Sul banco degli imputati, negli ultimi anni, abbiamo visto soprattutto l’olio di palma: senza dubbio l’attività agricola presa maggiormente di mira da chi si occupa di conservazione dell’ambiente. Attivisti, scienziati e opinion leader hanno posto l’attenzione sul danno arrecato alle foreste pluviali da parte dei produttori di olio, soprattutto in Malesia e Indonesia.

Essere sotto attacco,  al di là dei toni spesso esacerbati della discussione, è stato in fin dei conti un bene, anche per la stessa industria: se non ci fosse stata questa straordinaria attenzione da parte dell’opinione pubblica, probabilmente non sarebbe nata la certificazione di sostenibilità (che oggi riguarda, almeno in Italia, la quasi totalità dell’olio di palma usato ai fini alimentari) e la produzione, che continua a crescere più o meno stabilmente a un ritmo di +7% anno, avrebbe determinato ulteriori impatti negativi sulle foreste.

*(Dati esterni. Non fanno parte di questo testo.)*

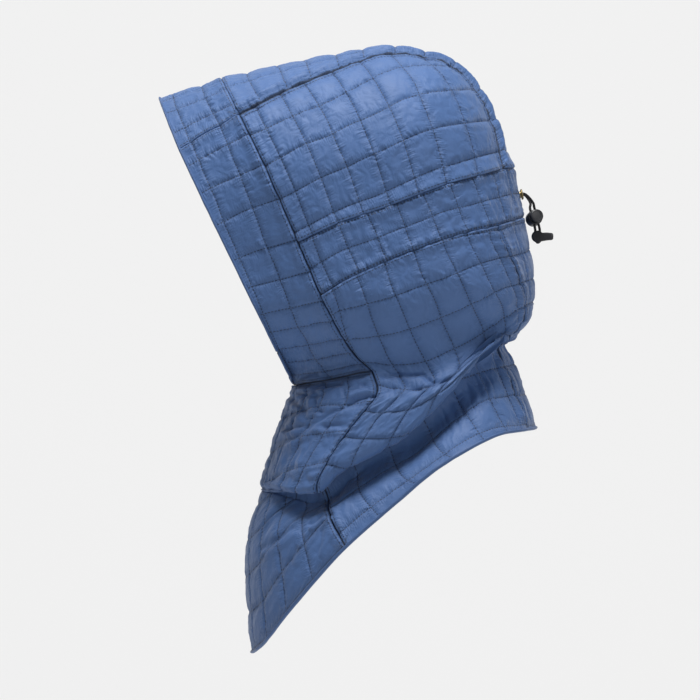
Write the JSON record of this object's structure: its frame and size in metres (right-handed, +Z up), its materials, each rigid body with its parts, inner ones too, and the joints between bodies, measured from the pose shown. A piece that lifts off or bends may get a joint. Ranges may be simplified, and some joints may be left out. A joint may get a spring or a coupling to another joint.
{
  "type": "quilted hood",
  "caption": "Pull-on quilted hood with a visor band, padded crown, a drawcord channel round the back, a neck that folds over, and a cape with a long front bib.",
  "frame": {"origin": "where the top of the head meets the lining inside the crown", "axes": "+X towards the wearer's left, +Y towards the wearer's back, +Z up along the wearer's height"},
  "size_m": [0.229, 0.3376, 0.519],
  "materials": {
    "shell": "matte woven polyester with a faint sheen, padded and quilted",
    "edging": "the same cloth, folded and topstitched",
    "eyelet": "dull metal",
    "cord": "black braided elastic",
    "lock": "black moulded plastic, slightly glossy"
  },
  "bodies": {
    "hood": {"visor_crown": "shell", "visor_side_left": "shell", "visor_side_right": "shell", "crown_panel": "shell", "upper_side_left": "shell", "upper_side_right": "shell", "cord_channel": "shell", "lower_side_left": "shell", "lower_side_right": "shell", "nape_back": "shell", "bib": "shell", "rim_edge": "edging", "hem_edge": "edging", "eyelet_left": "eyelet", "eyelet_right": "eyelet", "cord_left": "cord", "cord_right": "cord", "cord_lock_body": "lock", "cord_end": "lock"},
    "lock_button": {"cord_lock_button": "lock"}
  },
  "joints": [
    {"name": "lock_button_slide", "type": "slide", "parent": "hood", "child": "lock_button", "axis": [-0.9593, -0.1998, -0.1998], "range_m": [0, 0.0025], "stiffness_N_per_m": 400, "springref_m": -0.004}
  ]
}
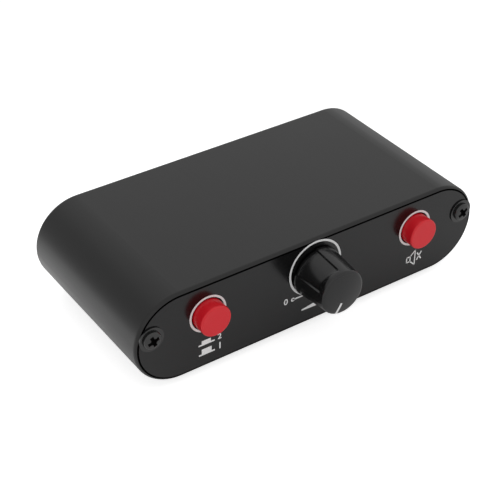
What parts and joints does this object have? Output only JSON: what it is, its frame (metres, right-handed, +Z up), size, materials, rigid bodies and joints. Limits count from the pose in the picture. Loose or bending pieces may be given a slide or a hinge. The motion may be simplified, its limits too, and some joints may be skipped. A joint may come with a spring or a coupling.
{
  "type": "audio switch box",
  "caption": "Low black aluminium box with round sides, a fluted volume knob, red push buttons and rear phono sockets, for choosing and muting a stereo line source.",
  "frame": {"origin": "on the surface that the box stands on, below the middle of its overall width and length, knob and sockets included", "axes": "+X to the right as seen from the front, +Y towards the sockets at the rear, +Z up; the knob faces -Y"},
  "size_m": [0.12, 0.0798, 0.0311],
  "materials": {
    "black_anodised": "fine matte black anodising on an extruded tube",
    "black_panel": "matte black anodised sheet with white print on the front",
    "black_screw": "black oxide",
    "foot_rubber": "matte black",
    "board": "green solder mask on glass fibre board",
    "resistor": "lacquered",
    "pressed_steel": "zinc-plated pressed steel",
    "nickel_brass": "nickel-plated brass",
    "gold_brass": "gold-plated brass",
    "tinned": "tin-plated",
    "carbon_disc": "resin-bonded paper with carbon tracks",
    "white_moulding": "moulded, unpainted",
    "black_moulding": "moulded, unpainted",
    "knob_black": "satin moulded plastic",
    "pointer_white": "white paint in a groove",
    "cap_red": "satin-gloss moulded red plastic",
    "socket_white": "white moulded insulator",
    "socket_red": "red moulded insulator",
    "spring_steel": "bright spring wire"
  },
  "bodies": {
    "case": {"case_sleeve": "black_anodised", "front_panel": "black_panel", "rear_panel": "black_panel", "front_panel_washers": "black_screw", "front_panel_screws": "black_screw", "rear_panel_screws": "black_screw", "foot_front_left": "foot_rubber", "foot_front_right": "foot_rubber", "foot_rear_left": "foot_rubber", "foot_rear_right": "foot_rubber", "circuit_board": "board", "mute_resistors": "resistor", "pot_housing": "pressed_steel", "pot_rear_cover": "pressed_steel", "pot_bush": "nickel_brass", "pot_track_discs": "carbon_disc", "pot_terminals": "tinned", "pot_washer": "pressed_steel", "pot_nut": "nickel_brass", "source_switch_housing": "black_moulding", "source_switch_pins": "tinned", "source_switch_spring": "spring_steel", "mute_switch_housing": "black_moulding", "mute_switch_pins": "tinned", "mute_switch_spring": "spring_steel", "input_1_block": "black_moulding", "input_1_barrels": "nickel_brass", "input_1_white_insulator": "socket_white", "input_1_red_insulator": "socket_red", "input_1_contacts": "nickel_brass", "input_2_block": "black_moulding", "input_2_barrels": "nickel_brass", "input_2_white_insulator": "socket_white", "input_2_red_insulator": "socket_red", "input_2_contacts": "nickel_brass", "output_block": "black_moulding", "output_barrels": "nickel_brass", "output_white_insulator": "socket_white", "output_red_insulator": "socket_red", "output_contacts": "nickel_brass", "block_screws": "black_screw"},
    "volume_control": {"volume_knob": "knob_black", "knob_pointer": "pointer_white", "pot_shaft": "nickel_brass", "pot_wipers": "white_moulding"},
    "source_push": {"source_button": "cap_red", "source_switch_plunger": "white_moulding", "source_switch_contacts": "gold_brass"},
    "mute_push": {"mute_button": "cap_red", "mute_switch_plunger": "white_moulding", "mute_switch_contacts": "gold_brass"}
  },
  "joints": [
    {"name": "volume_turn", "type": "hinge", "parent": "case", "child": "volume_control", "pos_m": [0, -0.02635, 0.0199], "axis": [0, 1, 0], "range_deg": [0, 300]},
    {"name": "source_press", "type": "slide", "parent": "case", "child": "source_push", "axis": [0, 1, 0], "range_m": [0, 0.0025], "stiffness_N_per_m": 600, "springref_m": -0.002, "deforming": ["source_switch_spring"]},
    {"name": "mute_press", "type": "slide", "parent": "case", "child": "mute_push", "axis": [0, 1, 0], "range_m": [0, 0.0025], "stiffness_N_per_m": 600, "springref_m": -0.002, "deforming": ["mute_switch_spring"]}
  ]
}
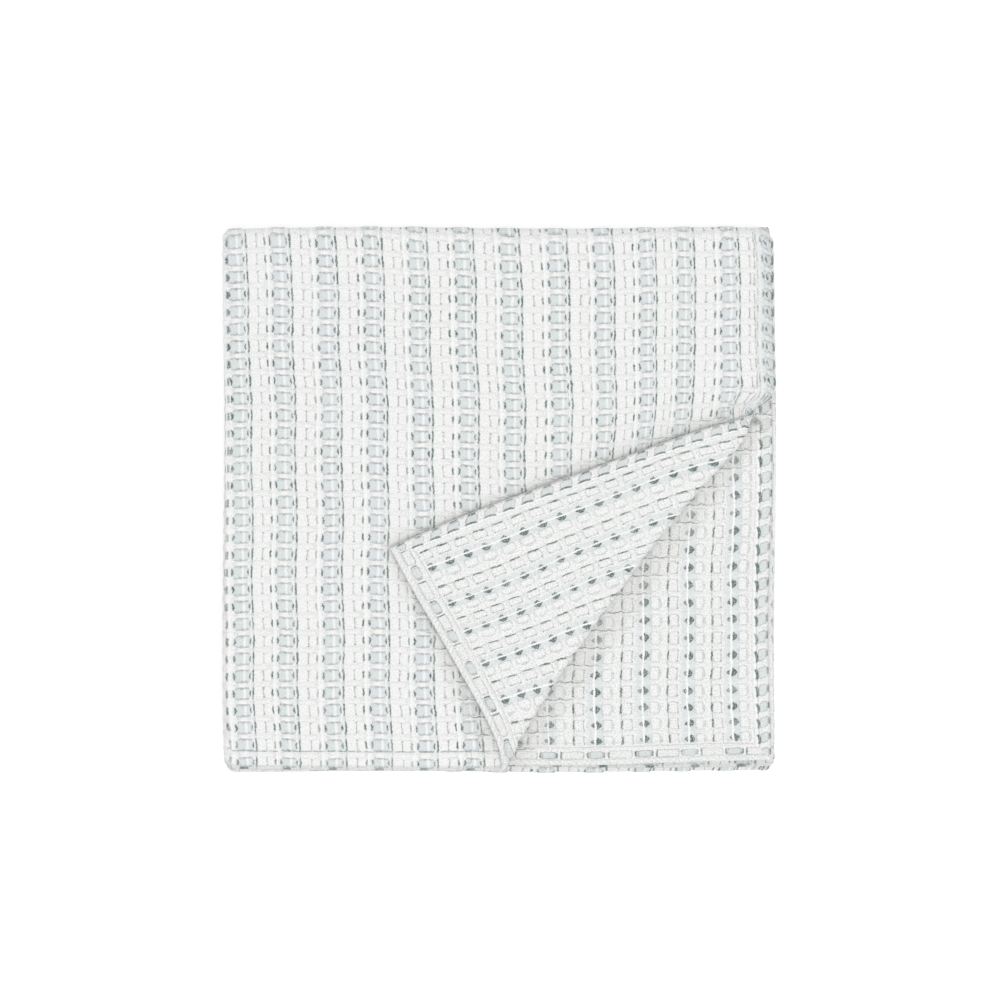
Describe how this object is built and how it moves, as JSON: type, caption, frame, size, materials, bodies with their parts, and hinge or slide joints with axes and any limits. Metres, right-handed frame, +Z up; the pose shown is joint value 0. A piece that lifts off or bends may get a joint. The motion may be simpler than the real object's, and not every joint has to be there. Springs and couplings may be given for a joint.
{
  "type": "folded waffle weave cotton blanket",
  "caption": "Folded waffle weave cotton blanket, a square stack of nested layers with hemmed edges and one corner of the top layer turned back.",
  "frame": {"origin": "middle of the underside, on the surface that the stack rests on", "axes": "+X to the right of the stack as it is looked down on, towards its side hems, +Y towards its back fold, +Z up"},
  "size_m": [0.4018, 0.3977, 0.0625],
  "materials": {
    "waffle_cotton": "matte"
  },
  "bodies": {
    "root": {"blanket": "waffle_cotton"}
  },
  "joints": []
}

A questo punto però c’è da domandarsi se la campagna contro l’olio di palma sia ancora – ammesso che sia mai stata – la giusta priorità di chiunque voglia agire in difesa delle foreste.

Non ne è affatto convinto Doug Boucher (scientific advisor Tropical Forests & Climate Initiative, che sin dal 2007 ha partecipato alle negoziazioni sul cambiamento climatico delle Nazioni Unite) il quale, in uno suo recente articolo dal titolo “Are Business’ Zero-Deforestation Palm Oil Pledges Being Kept_ Here’s How We’ll Know – Union of Concerned Scientists, commenta i risultati di uno studio pubblicato da Climate Focus, rilevando come ci possa essere stato un eccesso di zelo da un lato, e una colpevole disattenzione verso gli altri imputati della deforestazione. I numeri in effetti sono chiari: se si mettono in elenco le principali cause di deforestazione a livello mondiale, al primo posto c’è l’allevamento (pascoli e foraggi). Più in basso, a notevole distanza, si piazza la coltivazione di soia, poi il mais e infine la palma da olio il cui impatto è meno di un decimo rispetto alla filiera della carne (vedi figura 1).

 

Deforestazione: siamo certi di conoscere i veri colpevoli?

“Certo, c’erano buone ragioni per focalizzarci sull’olio di palma. Alcune molto razionali e basate su dati reali — la coltivazione stava crescendo rapidamente insieme ai consumi globali, provocando anche a causa della torba presente nei terreni il rilascio di consistenti quantità di Co2. Altre erano più legate ad aspetti emozionali (gli orango, minacciati da questo tipo di coltivazione, sono animali affascinanti e adorabili). Ma il risultato finale era che stavamo chiedendo di azzerare l’impatto a un’industria che non è mai stata la causa principale della deforestazione”.

Di certo il palma ha avuto, soprattutto, in passato la responsabilità di ridurre superfici di alto valore ambientale (foreste tropicali), ma ora questo danno si è molto mitigato, grazie anche a gli impegni presi dalle aziende del settore (oggi quelle virtuose sono il 59%).

Nel frattempo i produttori degli altri comparti (in particolare carne, soia e legname) cosa hanno fatto? Poco, se si considera che solo il 12% delle imprese del comparto zootecnico ha preso impegni in materia di deforestazione. Sembra quasi che ci sia una relazione inversa tra dimensione del danno arrecato e impegno del settore nel ridurlo. Può essere che qualcuno si sia distratto? Forse è ora che gli ambientalisti si occupino, almeno con lo stesso zelo adottato per il palma, di chi sta in testa alla classifica dei deforestatori.